I am currently feeling both sides of this “its your day” thing right now. I am having an extremely traditional wedding. I never thought I would until I started planning and found that I like a lot of wedding traditions more than I thought I would. I read offbeat bride because I love the ideas – even if it turns out I’m not an offbeat bride myself. When my mother said “its your day” it is because she means “your father and i will support whatever you and your fiance want because it is your wedding and we love you.” specifically when we were considering not having a wedding at all. Its not in order to justify spending obscene amounts of money on a dress or giving in to some idea she fundamentally disagrees with. She means exactly what she says. On the other hand, when his mother says “its your day” it is when she is totally exasperated with something we’re telling her as in “whatever, that sounds crazy but its your day!”, as if we’re a couple of kooks and she’s washing her hands of us. Mind you, we’re doing NOTHING out of the ordinary except we’re not having a church ceremony, which is hardly unusual. I’m not sure what about the wedding seems disagreeable to her that makes her use the phrase so negatively – but she does every single time we discuss the wedding.
I suppose what I’m saying is, I’m not sure its a total myth, but it certainly can be frustrating.

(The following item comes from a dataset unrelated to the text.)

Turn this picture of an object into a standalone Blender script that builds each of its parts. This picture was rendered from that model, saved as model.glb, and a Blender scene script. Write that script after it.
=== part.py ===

I agree with most of what was said and love the anthropological examination. Another take on it, is that typically the couples I have observed having the most stupendous wedding day experience, were the ones who considered it their guest’s day. Making it about everyone BUT you, almost guarantees a wonderful and memorable time. I hear it used as an excuse for the couple at times, to make hig demands on everyone around them. No one wins. Make it like any dinner party, the aim is to give your guests a wonderful experience, that makes them glad they came. Not only will you have a wonderful time, the glow will last a lifetime.